**What the task asks**
Pick out the lines in the listing below that contain the word "scene" and copy them.

[Saved data entries]
──────

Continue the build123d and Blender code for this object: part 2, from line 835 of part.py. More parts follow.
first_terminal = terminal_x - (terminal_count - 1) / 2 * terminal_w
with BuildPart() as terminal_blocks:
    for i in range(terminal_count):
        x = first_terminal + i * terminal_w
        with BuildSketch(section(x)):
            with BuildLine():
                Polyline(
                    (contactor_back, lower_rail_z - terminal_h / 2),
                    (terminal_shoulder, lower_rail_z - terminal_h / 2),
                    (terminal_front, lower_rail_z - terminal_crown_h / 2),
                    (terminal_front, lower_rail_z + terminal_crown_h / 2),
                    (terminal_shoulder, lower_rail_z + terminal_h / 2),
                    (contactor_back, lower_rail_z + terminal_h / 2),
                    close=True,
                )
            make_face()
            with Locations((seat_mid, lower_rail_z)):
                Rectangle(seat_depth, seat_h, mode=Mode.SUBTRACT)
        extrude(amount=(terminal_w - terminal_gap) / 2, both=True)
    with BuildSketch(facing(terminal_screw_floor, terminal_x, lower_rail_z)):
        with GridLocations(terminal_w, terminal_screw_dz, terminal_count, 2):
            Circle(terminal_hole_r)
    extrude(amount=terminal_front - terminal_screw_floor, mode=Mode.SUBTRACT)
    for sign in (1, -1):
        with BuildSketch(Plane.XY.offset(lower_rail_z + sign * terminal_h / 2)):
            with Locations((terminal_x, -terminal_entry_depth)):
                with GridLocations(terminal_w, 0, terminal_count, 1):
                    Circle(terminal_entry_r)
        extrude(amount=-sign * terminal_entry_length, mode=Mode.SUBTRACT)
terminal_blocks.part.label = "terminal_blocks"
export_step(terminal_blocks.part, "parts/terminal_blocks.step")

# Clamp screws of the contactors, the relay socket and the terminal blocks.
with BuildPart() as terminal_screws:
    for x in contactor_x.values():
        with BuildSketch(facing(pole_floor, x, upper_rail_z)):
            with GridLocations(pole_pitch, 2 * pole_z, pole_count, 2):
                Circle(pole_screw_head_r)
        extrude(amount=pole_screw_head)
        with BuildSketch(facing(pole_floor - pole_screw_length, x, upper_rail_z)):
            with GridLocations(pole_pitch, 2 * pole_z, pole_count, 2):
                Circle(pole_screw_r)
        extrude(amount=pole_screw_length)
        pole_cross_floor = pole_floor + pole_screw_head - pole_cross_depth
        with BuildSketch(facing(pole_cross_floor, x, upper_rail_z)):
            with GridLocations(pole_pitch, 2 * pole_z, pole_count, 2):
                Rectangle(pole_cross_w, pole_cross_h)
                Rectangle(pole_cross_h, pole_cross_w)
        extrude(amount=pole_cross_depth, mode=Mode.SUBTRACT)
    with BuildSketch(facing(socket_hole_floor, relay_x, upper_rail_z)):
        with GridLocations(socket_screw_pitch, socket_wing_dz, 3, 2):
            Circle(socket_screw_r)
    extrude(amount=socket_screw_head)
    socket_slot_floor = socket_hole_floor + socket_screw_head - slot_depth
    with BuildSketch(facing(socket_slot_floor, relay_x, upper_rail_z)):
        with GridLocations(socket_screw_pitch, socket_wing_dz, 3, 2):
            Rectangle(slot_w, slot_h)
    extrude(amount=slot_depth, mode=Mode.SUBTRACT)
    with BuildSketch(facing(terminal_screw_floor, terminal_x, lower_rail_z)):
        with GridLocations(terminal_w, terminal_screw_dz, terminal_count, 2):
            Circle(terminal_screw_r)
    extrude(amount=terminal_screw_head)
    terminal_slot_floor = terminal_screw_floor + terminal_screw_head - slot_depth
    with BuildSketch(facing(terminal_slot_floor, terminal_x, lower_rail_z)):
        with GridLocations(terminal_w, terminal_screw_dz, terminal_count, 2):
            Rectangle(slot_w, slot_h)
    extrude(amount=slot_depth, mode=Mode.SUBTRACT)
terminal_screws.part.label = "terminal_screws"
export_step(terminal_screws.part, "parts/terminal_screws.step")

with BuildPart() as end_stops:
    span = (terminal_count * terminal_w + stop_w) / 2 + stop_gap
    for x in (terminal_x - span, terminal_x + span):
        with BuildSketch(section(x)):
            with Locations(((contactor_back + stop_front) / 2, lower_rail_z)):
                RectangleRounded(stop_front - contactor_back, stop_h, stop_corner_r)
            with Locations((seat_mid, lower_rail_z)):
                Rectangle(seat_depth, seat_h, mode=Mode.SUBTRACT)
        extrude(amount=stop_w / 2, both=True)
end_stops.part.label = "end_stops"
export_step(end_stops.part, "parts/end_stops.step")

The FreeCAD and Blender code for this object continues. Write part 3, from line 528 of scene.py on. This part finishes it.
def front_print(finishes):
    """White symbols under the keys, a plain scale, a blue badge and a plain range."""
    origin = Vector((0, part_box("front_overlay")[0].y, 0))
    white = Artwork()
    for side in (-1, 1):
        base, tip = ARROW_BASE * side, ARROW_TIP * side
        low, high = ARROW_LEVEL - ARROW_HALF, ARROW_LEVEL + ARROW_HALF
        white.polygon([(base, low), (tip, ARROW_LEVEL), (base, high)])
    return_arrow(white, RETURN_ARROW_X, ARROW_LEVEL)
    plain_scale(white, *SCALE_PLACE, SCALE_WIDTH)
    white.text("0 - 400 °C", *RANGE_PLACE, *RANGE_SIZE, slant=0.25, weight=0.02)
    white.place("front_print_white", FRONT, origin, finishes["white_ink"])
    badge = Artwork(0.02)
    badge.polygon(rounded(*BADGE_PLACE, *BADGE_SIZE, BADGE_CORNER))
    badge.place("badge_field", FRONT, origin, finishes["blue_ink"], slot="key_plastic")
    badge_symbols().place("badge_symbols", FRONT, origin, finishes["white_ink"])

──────

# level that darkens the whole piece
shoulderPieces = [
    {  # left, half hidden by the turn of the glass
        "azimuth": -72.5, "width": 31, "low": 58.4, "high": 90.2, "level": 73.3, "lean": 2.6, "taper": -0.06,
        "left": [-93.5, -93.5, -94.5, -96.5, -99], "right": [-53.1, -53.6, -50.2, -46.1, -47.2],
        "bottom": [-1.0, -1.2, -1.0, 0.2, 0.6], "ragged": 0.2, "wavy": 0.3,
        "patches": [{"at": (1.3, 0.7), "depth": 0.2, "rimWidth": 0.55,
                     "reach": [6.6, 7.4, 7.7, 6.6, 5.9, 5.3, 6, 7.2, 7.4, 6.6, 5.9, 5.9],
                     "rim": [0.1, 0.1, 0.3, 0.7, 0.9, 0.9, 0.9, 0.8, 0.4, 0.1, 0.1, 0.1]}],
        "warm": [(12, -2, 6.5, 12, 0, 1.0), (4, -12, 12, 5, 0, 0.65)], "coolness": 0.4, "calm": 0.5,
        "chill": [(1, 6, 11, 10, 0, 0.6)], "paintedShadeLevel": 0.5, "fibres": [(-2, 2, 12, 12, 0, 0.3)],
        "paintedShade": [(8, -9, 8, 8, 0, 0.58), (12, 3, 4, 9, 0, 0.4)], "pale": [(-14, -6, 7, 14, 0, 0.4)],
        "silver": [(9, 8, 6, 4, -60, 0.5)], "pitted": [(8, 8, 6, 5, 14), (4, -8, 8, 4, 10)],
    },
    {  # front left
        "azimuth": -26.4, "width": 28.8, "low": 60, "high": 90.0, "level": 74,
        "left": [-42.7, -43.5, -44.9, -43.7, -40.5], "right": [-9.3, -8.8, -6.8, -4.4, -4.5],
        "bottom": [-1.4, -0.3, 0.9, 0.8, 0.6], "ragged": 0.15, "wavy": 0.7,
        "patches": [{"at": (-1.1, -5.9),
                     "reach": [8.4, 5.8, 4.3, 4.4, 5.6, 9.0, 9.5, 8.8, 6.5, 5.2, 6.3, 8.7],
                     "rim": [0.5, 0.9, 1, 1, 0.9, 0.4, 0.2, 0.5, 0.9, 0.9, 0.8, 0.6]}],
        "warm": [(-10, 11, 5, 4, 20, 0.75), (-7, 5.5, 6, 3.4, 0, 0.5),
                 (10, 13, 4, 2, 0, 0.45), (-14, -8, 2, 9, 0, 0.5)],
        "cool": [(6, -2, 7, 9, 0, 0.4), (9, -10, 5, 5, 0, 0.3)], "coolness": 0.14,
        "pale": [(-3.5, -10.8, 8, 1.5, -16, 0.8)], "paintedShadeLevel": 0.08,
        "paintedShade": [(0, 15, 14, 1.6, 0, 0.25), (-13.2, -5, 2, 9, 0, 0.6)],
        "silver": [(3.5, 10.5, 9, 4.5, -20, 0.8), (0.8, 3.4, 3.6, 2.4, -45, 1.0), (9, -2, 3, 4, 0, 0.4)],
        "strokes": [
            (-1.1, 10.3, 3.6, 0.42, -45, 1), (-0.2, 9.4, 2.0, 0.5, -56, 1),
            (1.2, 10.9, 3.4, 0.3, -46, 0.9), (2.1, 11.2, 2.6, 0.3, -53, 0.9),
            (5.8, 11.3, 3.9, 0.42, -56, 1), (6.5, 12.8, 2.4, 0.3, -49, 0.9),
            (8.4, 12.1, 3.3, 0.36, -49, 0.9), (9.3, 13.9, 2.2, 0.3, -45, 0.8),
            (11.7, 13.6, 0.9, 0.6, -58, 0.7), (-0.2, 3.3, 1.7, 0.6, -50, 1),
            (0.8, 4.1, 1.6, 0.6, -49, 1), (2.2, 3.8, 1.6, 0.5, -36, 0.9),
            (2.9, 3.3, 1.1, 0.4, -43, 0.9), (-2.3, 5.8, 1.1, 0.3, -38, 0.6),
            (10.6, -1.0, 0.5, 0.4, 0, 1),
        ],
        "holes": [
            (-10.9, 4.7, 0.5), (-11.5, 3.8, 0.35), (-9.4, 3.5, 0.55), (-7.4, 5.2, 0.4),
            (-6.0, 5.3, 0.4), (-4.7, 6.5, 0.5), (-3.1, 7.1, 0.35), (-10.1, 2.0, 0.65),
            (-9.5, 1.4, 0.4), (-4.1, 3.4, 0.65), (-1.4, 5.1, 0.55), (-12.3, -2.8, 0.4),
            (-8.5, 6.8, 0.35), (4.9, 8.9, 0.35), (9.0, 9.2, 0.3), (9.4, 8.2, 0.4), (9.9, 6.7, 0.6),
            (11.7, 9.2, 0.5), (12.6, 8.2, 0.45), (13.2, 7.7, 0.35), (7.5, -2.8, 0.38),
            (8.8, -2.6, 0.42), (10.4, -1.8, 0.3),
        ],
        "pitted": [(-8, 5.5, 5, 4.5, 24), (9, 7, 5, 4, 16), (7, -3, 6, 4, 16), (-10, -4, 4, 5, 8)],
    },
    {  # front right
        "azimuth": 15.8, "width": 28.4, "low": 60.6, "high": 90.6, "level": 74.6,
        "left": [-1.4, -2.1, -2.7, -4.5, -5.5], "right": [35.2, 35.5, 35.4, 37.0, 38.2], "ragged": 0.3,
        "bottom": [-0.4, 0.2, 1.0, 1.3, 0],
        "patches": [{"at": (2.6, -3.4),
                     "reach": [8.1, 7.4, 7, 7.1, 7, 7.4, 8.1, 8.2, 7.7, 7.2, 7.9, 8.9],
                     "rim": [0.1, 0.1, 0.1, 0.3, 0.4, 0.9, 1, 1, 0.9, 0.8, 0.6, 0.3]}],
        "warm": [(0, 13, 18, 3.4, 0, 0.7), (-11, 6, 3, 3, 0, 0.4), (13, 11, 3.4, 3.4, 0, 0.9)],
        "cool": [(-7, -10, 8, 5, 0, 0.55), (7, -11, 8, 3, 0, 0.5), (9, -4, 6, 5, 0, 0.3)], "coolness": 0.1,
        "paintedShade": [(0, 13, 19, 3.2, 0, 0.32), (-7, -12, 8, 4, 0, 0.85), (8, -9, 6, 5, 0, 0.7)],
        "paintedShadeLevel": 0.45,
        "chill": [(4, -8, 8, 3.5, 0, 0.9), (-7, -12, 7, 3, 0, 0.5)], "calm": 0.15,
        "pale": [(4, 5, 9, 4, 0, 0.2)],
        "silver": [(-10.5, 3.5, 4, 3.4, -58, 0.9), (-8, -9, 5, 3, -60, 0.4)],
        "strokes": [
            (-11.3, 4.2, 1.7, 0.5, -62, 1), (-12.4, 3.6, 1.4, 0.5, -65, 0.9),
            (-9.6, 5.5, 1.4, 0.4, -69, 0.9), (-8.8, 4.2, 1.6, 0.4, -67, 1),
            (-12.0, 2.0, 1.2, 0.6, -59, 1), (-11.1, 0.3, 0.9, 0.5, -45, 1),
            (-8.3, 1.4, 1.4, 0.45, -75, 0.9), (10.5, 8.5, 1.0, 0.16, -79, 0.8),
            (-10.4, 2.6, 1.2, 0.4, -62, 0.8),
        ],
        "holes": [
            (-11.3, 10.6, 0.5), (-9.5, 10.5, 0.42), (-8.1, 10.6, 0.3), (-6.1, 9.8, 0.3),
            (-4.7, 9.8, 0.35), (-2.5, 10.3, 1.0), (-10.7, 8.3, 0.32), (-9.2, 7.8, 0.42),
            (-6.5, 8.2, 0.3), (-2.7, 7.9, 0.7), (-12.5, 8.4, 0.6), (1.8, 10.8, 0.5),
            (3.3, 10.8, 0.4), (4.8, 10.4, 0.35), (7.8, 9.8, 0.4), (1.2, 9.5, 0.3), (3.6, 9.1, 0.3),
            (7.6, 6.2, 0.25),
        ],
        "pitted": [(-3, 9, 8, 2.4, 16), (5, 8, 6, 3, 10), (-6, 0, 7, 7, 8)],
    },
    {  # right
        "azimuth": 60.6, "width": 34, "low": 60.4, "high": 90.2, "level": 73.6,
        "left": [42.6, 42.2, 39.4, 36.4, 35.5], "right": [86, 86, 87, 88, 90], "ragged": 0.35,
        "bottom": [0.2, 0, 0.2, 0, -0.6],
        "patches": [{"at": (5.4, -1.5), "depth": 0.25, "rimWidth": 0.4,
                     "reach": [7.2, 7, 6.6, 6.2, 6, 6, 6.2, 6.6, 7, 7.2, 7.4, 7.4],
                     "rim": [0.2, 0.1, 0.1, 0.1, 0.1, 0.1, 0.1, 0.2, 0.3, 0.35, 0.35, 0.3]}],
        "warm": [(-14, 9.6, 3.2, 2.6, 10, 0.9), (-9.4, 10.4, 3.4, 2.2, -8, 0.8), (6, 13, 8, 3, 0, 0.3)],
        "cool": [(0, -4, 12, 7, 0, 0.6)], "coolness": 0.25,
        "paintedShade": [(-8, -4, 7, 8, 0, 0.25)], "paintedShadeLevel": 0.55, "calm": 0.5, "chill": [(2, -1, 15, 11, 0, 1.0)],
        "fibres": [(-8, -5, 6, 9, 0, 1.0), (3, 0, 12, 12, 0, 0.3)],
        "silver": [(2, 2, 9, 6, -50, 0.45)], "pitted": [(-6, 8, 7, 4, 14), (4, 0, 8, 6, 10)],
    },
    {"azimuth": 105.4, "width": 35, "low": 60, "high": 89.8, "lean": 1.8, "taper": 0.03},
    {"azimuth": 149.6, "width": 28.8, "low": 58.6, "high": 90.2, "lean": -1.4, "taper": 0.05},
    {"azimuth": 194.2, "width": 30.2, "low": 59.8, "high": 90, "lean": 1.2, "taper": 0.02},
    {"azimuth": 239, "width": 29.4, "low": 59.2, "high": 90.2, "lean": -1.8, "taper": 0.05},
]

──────

**Task response**
The FreeCAD and Blender code for this object continues. Write part 3, from line 528 of scene.py on. This part finishes it.

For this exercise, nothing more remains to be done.